To mitigate this, developers must implement resilience patterns. This includes the use of circuit breakers, which prevent a failing service from causing a cascading failure across the entire system. If the inventory service is down, the order service should be able to return a cached response or a polite error message rather than hanging indefinitely and consuming all available threads.
Furthermore, data consistency becomes more complex. Since each service has its own database, achieving "strong consistency" (ACID) across services is difficult. Instead, microservices typically aim for "eventual consistency," using messaging systems like Kafka to synchronize data across the ecosystem.
Ultimately, the move to Spring Boot microservices is not a silver bullet.
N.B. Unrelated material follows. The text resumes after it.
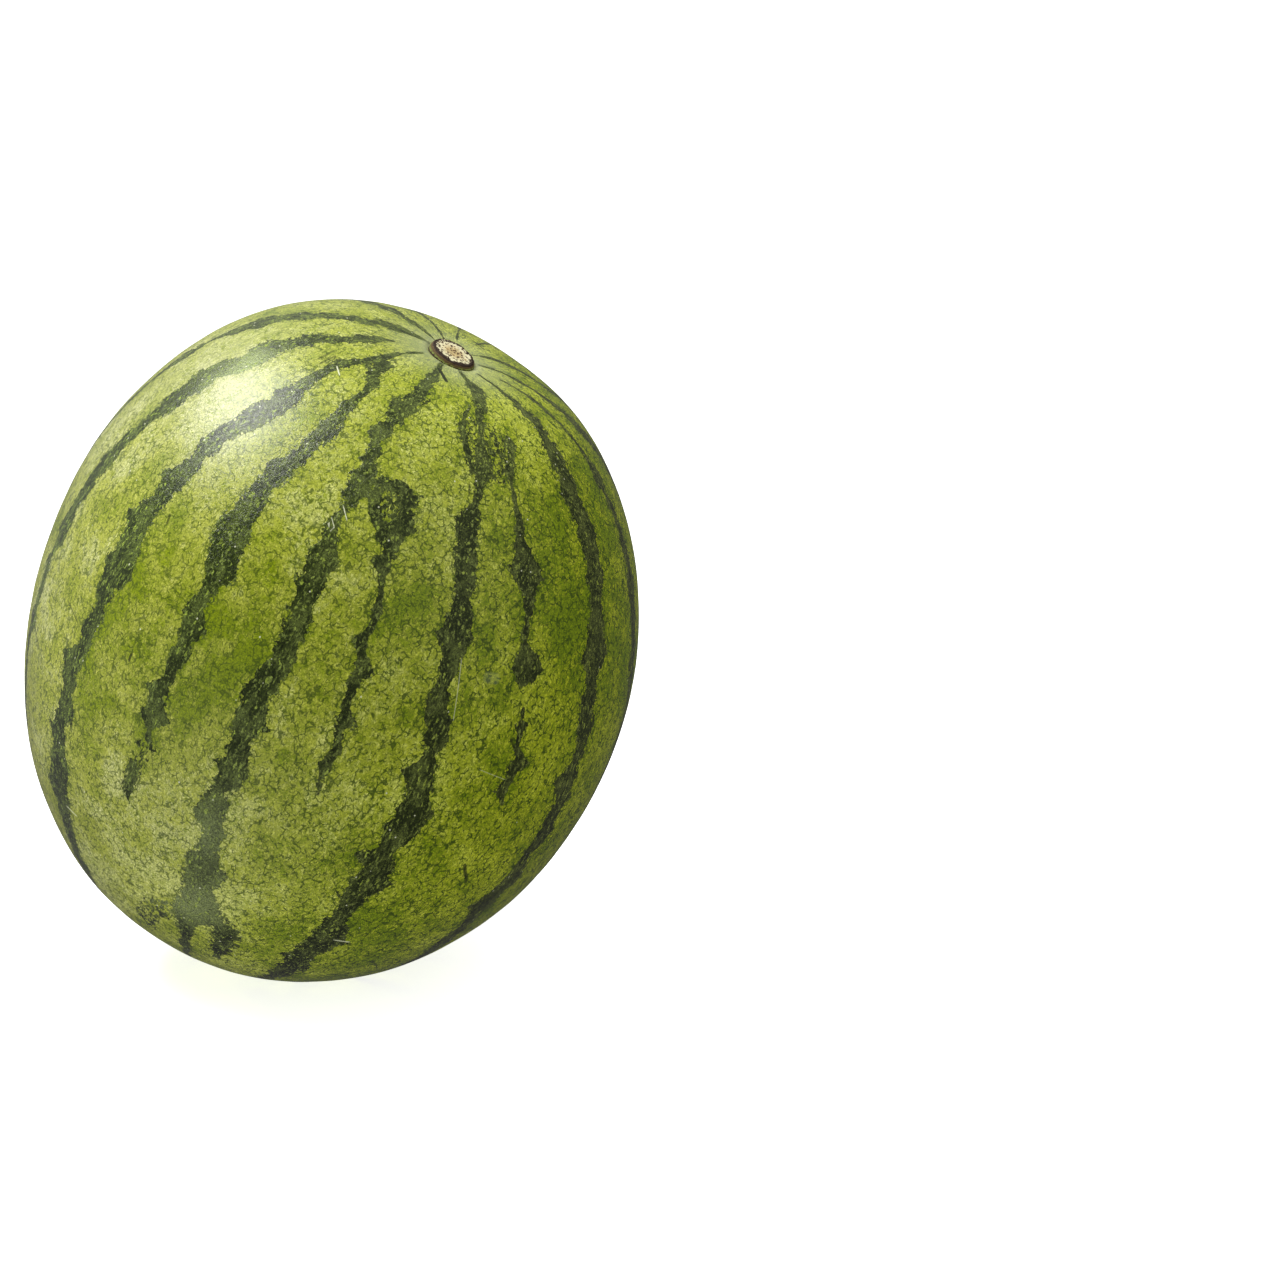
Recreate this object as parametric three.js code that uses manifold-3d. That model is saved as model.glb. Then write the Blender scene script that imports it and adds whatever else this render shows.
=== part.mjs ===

It is a strategic choice for applications that have reached a scale where a monolith becomes a hindrance to growth. For small projects with limited complexity, the operational overhead of managing a gateway, discovery server, and multiple containers may outweigh the benefits. However, for enterprise-grade applications requiring high availability and rapid iteration, the combination of Spring Boot and Spring Cloud provides the most robust framework available in the Java ecosystem today.